Bild: Richard Ruhland – Burg – Stadt – Vorstadt Tittmoning · Stadtgeschichte um 1800

Mühl- und Stadtbach sorgten fortan vor allem dafür, dass verschiedene Gewerbe in der Stadt zur Blüte gelangten: Die Wasserkraft trieb Hammerschmiede und Sägemühle an, Tuchmacher, Gerber, Bader und Färber hatten reichlich Wasser zur Verfügung, der quer über den Markt verlaufende Stadtbach nahm die Abfälle der Fleischbänke am Stadtplatz mit, und nicht zuletzt diente er im Brandfall als Lieferant für Löschwasser. Bereits 1350 wurden die sechs Tittmoninger Mühlen genannt, die bis ins 19. Jahrhundert Bestand haben sollten: In der heutigen Mühlenstraße sind dies Keilmühle (N° 16), Dandlmühle (N° 13), Walchmühle (N° 12), Bruckmühle (N° 10), Grünmühle (N° 7) und Schwarzmühle (N° 1). Dazu kommen jenseits des Stadtplatzes die Thörlmühle (Gabelsbergerstr. 2) und im Ponlach die Schloßmühle (Ponlach 1). Die Gesamtzahl der Mühlen war zwischenzeitlich sogar noch etwas höher. Beim Stadtbrand 1571 wurden vier der damals sieben oder acht Mühlen vernichtet.

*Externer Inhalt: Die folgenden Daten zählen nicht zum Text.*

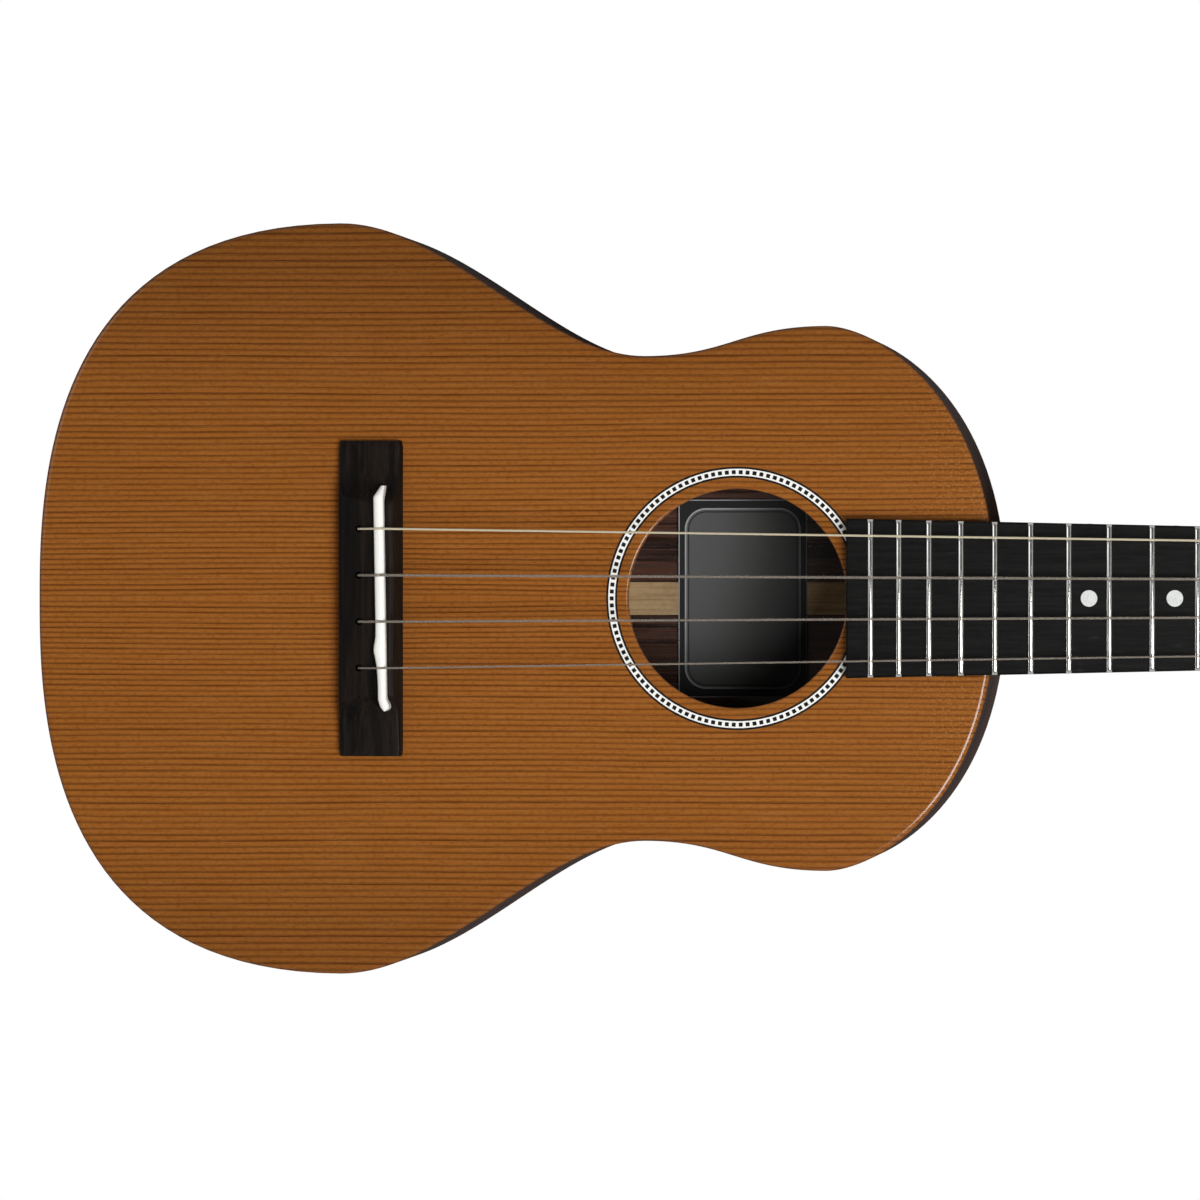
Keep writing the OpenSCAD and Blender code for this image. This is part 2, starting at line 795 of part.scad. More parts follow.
// The bisecting plane at each point of the path carries one ring of the string
function string_ring(path, i, r) =
    let (
        last = len(path) - 1,
        before = unit(path[max(i, 1)] - path[max(i, 1) - 1]),
        after = unit(path[min(i, last - 1) + 1] - path[min(i, last - 1)]),
        way = unit(before + after),
        side = unit(cross(way, [0, 1, 0])),
        up = cross(side, way),
        stretch = 1 / max(0.6, before * way)
    )
    [for (k = [0:string_sides - 1]) let (a = 360 * (k + 0.5) / string_sides)
        path[i] + r * (stretch * cos(a) * side + sin(a) * up)];

module string(s) {
    path = string_path(s);
    radii = string_radii(s);
    color("lightgray") loft([for (i = [0:len(path) - 1]) string_ring(path, i, radii[i])]);
}

module string_g() { string(G); }
module string_c() { string(C); }
module string_e() { string(E); }
module string_a() { string(A); }

// ---- The tuners ----
// Each tuner is drawn for the bass side, around its post's axis, and mirrored for the treble side.

module tuner_frame(s) {
    headstock_frame() translate([post_x(s), s[3] * post_y, 0])
        if (s[3] < 0) mirror([0, 1, 0]) children(); else children();
}

// The worm's own axis, along its shaft and away from the centreline
module worm_frame(s) {
    tuner_frame(s) translate([-worm_set, 0, worm_z]) rotate([-90, 0, 0]) children();
}

plate_x0 = -19.6;
plate_x1 = 13.6;
plate_half = 6.6;
plate_corner = 3;

module tuner_plate() {
    difference() {
        union() {
            translate([0, 0, plate_back]) linear_extrude(plate_th) polygon([
                [plate_x0 + plate_corner, -plate_half], [plate_x1 - plate_corner, -plate_half],
                [plate_x1, plate_corner - plate_half], [plate_x1, plate_half - plate_corner],
                [plate_x1 - plate_corner, plate_half], [plate_x0 + plate_corner, plate_half],
                [plate_x0, plate_half - plate_corner], [plate_x0, plate_corner - plate_half]
            ]);
            for (y = [-worm_half - ear_gap - ear_t, worm_half + ear_gap])
                translate([-worm_set, y, worm_z]) rotate([-90, 0, 0]) {
                    cylinder(h = ear_t, r = ear_r);
                    translate([-ear_r, worm_z - plate_back, 0]) cube([2 * ear_r, plate_back - worm_z, ear_t]);
                }
        }
        translate([-worm_set, -plate_half - 1, worm_z]) rotate([-90, 0, 0])
            cylinder(h = 2 * plate_half + 2, r = shaft_r + clearance);
        translate([0, 0, plate_back - 1]) cylinder(h = plate_th + 2, r = post_r + clearance);
        for (x = screw_ends) translate([x, 0, plate_back - 1]) cylinder(h = plate_th + 2, r = screw_r);
    }
}

module tuner_plates() { color("silver") for (s = strings) tuner_frame(s) tuner_plate(); }

module tuner_bushings() {
    color("silver") at_posts() difference() {
        union() {
            translate([0, 0, -headstock_t * 0.6]) cylinder(h = headstock_t * 0.6 + veneer_t, r = bushing_r);
            translate([0, 0, veneer_t]) cylinder(h = collar_h, r = collar_r);
        }
        translate([0, 0, -headstock_t]) cylinder(h = 2 * headstock_t, r = post_r + clearance);
    }
}

module plate_screws() {
    color("silver") plate_screw_places(plate_back) {
        cylinder(h = screw_len - 1 + plate_th, r = screw_r);
        difference() {
            translate([0, 0, -1.4]) cylinder(h = 1.4, r = screw_head_r);
            for (a = [0, 90]) rotate([0, 0, a]) translate([-1.6, -0.3, -2]) cube([3.2, 0.6, 1.4]);
        }
    }
}

// One thread round the worm, with its crest at the gear's middle plane
thread_steps = 20;
thread_turns = 3;
module worm_thread() {
    root = 0.5 * worm_pitch;
    tip = 0.2 * worm_pitch;
    loft([for (i = [0:thread_steps * thread_turns])
        let (turn = i / thread_steps - thread_turns / 2, a = 360 * turn, z = worm_pitch * turn)
        [for (p = [[worm_root_r - 0.2, -root / 2], [worm_out_r, -tip / 2], [worm_out_r, tip / 2],
            [worm_root_r - 0.2, root / 2]]) [p[0] * cos(a), p[0] * sin(a), z + p[1]]]]);
}

shaft_in = worm_half + ear_gap + ear_t + 0.8;

module worm(s) {
    color("silver") worm_frame(s) {
        translate([0, 0, -shaft_in]) cylinder(h = shaft_in + button_y + 9, r = shaft_r);
        translate([0, 0, -worm_half]) cylinder(h = 2 * worm_half, r = worm_root_r);
        worm_thread();
    }
}

module worm_g() { worm(G); }
module worm_c() { worm(C); }
module worm_e() { worm(E); }
module worm_a() { worm(A); }

// The button is a flat oval with a short neck, pressed on the end of the shaft
module button(s) {
    color("ivory") worm_frame(s) difference() {
        union() {
            translate([0, 0, button_y]) cylinder(h = 3, r = 3);
            translate([0, button_t / 2, button_y + 2 + button_l / 2]) rotate([90, 0, 0])
                linear_extrude(button_t) polygon([for (a = [0:10:350])
                    [button_w / 2 * power(cos(a), 0.75), button_l / 2 * power(sin(a), 0.75)]]);
        }
        translate([0, 0, button_y - 1]) cylinder(h = 10, r = shaft_r);
    }
}

module button_g() { button(G); }
module button_c() { button(C); }
module button_e() { button(E); }
module button_a() { button(A); }

gear_bore = 2;
gear_z = worm_z - gear_t / 2;

module string_post(s) {
    color("silver") tuner_frame(s) difference() {
        union() {
            translate([0, 0, worm_z + gear_t / 2]) cylinder(h = post_top - worm_z - gear_t / 2, r = post_r);
            translate([0, 0, worm_z + gear_t / 2])
                cylinder(h = plate_back - 0.1 - worm_z - gear_t / 2, r = 3.8);
            translate([0, 0, gear_z - 0.6]) cylinder(h = gear_t + 1.6, r = gear_bore);
        }
        translate([-post_r - 1, 0, post_hole_z]) rotate([0, 90, 0]) cylinder(h = 2 * post_r + 2, r = 0.8);
    }
}

module string_post_g() { string_post(G); }
module string_post_c() { string_post(C); }
module string_post_e() { string_post(E); }
module string_post_a() { string_post(A); }

// The gear's teeth lie a half pitch either side of the worm's crest
module gear(s) {
    root = 0.52 * worm_pitch;
    tip = 0.26 * worm_pitch;
    color("goldenrod") tuner_frame(s) translate([0, 0, gear_z]) difference() {
        union() {
            cylinder(h = gear_t, r = gear_r - tooth_d);
            for (i = [0:gear_teeth - 1]) rotate([0, 0, 180 + (i + 0.5) * 360 / gear_teeth])
                linear_extrude(gear_t) polygon([
                    [gear_r - tooth_d - 0.4, -root / 2], [gear_r + tooth_h, -tip / 2],
                    [gear_r + tooth_h, tip / 2], [gear_r - tooth_d - 0.4, root / 2]
                ]);
        }
        translate([0, 0, -1]) cylinder(h = gear_t + 2, r = gear_bore);
    }
}

module gear_g() { gear(G); }
module gear_c() { gear(C); }
module gear_e() { gear(E); }
module gear_a() { gear(A); }

coil_turns = 3;

module string_coil(s) {
    color("lightgray") tuner_frame(s) translate([0, 0, wind_z + s[1] + clearance])
        difference() {
            cylinder(h = 2 * coil_turns * s[1], r = post_r + 2 * s[1]);
            translate([0, 0, -1]) cylinder(h = 2 * coil_turns * s[1] + 2, r = post_r);
        }
}

module string_coil_g() { string_coil(G); }
module string_coil_c() { string_coil(C); }
module string_coil_e() { string_coil(E); }
module string_coil_a() { string_coil(A); }

// ---- What is drawn ----

soundboard();
back_plate();
bass_side();
treble_side();
neck_block();
tail_block();
end_graft();
top_linings();
back_linings();
transverse_braces();
soundhole_patch();
fan_braces();
bridge_plate();
back_braces();
back_seam_strip();
label();
rosette_lines();
rosette_band();
rosette_squares();
bridge();
saddle();
neck();
headstock_veneer();
heel_cap();
fretboard();
frets();
nut();
position_markers();
side_markers();
neck_rod();
neck_bolts();
neck_washers();
neck_inserts();
string_g();
string_c();
string_e();
string_a();
tuner_plates();
tuner_bushings();
plate_screws();
worm_g();
worm_c();
worm_e();
worm_a();
button_g();
button_c();
button_e();
button_a();
string_post_g();
string_post_c();
string_post_e();
string_post_a();
gear_g();
gear_c();
gear_e();
gear_a();
string_coil_g();
string_coil_c();
string_coil_e();
string_coil_a();
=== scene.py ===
"""The looks of a tenor ukulele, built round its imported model. Lengths are in millimetres until piece() makes metres."""

import json
import math

import bmesh
import bpy
from mathutils import Matrix, Vector


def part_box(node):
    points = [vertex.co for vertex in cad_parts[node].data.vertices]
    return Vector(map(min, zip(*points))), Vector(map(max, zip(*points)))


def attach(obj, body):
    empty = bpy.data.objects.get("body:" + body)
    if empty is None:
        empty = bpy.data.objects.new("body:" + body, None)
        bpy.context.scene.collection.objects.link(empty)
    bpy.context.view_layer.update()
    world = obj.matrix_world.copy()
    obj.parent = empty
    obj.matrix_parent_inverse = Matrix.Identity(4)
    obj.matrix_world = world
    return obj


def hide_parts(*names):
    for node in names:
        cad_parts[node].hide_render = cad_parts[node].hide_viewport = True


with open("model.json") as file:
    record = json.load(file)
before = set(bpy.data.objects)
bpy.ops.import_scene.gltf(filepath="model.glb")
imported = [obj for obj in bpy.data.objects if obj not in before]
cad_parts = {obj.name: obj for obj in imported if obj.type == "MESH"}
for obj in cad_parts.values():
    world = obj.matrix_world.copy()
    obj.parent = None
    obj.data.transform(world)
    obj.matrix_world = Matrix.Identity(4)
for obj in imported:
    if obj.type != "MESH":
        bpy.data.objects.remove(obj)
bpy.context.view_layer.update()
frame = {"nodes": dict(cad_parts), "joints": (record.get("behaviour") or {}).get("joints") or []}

MM = 0.001
BODY = "instrument"
STRINGS = "gcea"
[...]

Und heute? 1988 wurde bei der Stadtplatzsanierung der Stadtbach freigelegt, dessen Verlauf quer über den Stadtplatz heute wieder das Bild Tittmonings prägt, auch wenn die Nutzung heute eine ganz andere ist. 2006 wurde das städtische Wasserkraftwerk in der Wasservorstadt errichtet, seit 2011 wird auch im Ponlach diese Form der erneuerbaren Energie genutzt.

Der freigelegte Stadtbach speist das Wasserkraftwerk in der Wasservorstadt.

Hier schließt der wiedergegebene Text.